═══ Information shown ═══

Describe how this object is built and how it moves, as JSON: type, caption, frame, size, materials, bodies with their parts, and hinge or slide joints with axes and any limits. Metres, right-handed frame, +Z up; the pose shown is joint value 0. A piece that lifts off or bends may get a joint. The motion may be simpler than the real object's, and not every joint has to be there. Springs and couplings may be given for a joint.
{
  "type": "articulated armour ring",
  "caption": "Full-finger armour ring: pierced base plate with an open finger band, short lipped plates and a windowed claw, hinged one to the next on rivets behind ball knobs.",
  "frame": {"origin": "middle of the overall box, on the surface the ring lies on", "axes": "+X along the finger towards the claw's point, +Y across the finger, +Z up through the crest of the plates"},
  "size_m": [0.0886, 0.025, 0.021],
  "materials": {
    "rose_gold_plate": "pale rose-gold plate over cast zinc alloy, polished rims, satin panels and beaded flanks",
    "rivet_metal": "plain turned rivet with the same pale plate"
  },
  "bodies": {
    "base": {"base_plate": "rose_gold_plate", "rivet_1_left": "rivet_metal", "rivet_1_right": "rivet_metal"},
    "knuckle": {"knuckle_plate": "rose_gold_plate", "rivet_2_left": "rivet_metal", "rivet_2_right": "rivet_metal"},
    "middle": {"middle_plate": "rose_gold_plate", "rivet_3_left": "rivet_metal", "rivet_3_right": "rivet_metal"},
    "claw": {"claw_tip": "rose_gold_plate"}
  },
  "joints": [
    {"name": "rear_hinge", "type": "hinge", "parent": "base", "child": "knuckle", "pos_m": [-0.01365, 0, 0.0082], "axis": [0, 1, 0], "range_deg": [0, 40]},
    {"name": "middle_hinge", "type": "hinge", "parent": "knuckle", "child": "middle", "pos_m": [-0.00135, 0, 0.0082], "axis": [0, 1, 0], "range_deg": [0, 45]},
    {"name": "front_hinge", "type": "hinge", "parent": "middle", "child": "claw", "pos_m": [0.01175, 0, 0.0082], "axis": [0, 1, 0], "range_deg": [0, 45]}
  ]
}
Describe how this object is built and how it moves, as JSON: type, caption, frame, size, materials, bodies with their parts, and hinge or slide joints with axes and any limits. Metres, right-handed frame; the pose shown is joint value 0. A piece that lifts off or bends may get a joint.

═══

§ What to produce
Repeat the preceding lines exactly, please, every one of them.

§ Exercise result
Describe how this object is built and how it moves, as JSON: type, caption, frame, size, materials, bodies with their parts, and hinge or slide joints with axes and any limits. Metres, right-handed frame, +Z up; the pose shown is joint value 0. A piece that lifts off or bends may get a joint. The motion may be simpler than the real object's, and not every joint has to be there. Springs and couplings may be given for a joint.
{
  "type": "articulated armour ring",
  "caption": "Full-finger armour ring: pierced base plate with an open finger band, short lipped plates and a windowed claw, hinged one to the next on rivets behind ball knobs.",
  "frame": {"origin": "middle of the overall box, on the surface the ring lies on", "axes": "+X along the finger towards the claw's point, +Y across the finger, +Z up through the crest of the plates"},
  "size_m": [0.0886, 0.025, 0.021],
  "materials": {
    "rose_gold_plate": "pale rose-gold plate over cast zinc alloy, polished rims, satin panels and beaded flanks",
    "rivet_metal": "plain turned rivet with the same pale plate"
  },
  "bodies": {
    "base": {"base_plate": "rose_gold_plate", "rivet_1_left": "rivet_metal", "rivet_1_right": "rivet_metal"},
    "knuckle": {"knuckle_plate": "rose_gold_plate", "rivet_2_left": "rivet_metal", "rivet_2_right": "rivet_metal"},
    "middle": {"middle_plate": "rose_gold_plate", "rivet_3_left": "rivet_metal", "rivet_3_right": "rivet_metal"},
    "claw": {"claw_tip": "rose_gold_plate"}
  },
  "joints": [
    {"name": "rear_hinge", "type": "hinge", "parent": "base", "child": "knuckle", "pos_m": [-0.01365, 0, 0.0082], "axis": [0, 1, 0], "range_deg": [0, 40]},
    {"name": "middle_hinge", "type": "hinge", "parent": "knuckle", "child": "middle", "pos_m": [-0.00135, 0, 0.0082], "axis": [0, 1, 0], "range_deg": [0, 45]},
    {"name": "front_hinge", "type": "hinge", "parent": "middle", "child": "claw", "pos_m": [0.01175, 0, 0.0082], "axis": [0, 1, 0], "range_deg": [0, 45]}
  ]
}
Describe how this object is built and how it moves, as JSON: type, caption, frame, size, materials, bodies with their parts, and hinge or slide joints with axes and any limits. Metres, right-handed frame; the pose shown is joint value 0. A piece that lifts off or bends may get a joint.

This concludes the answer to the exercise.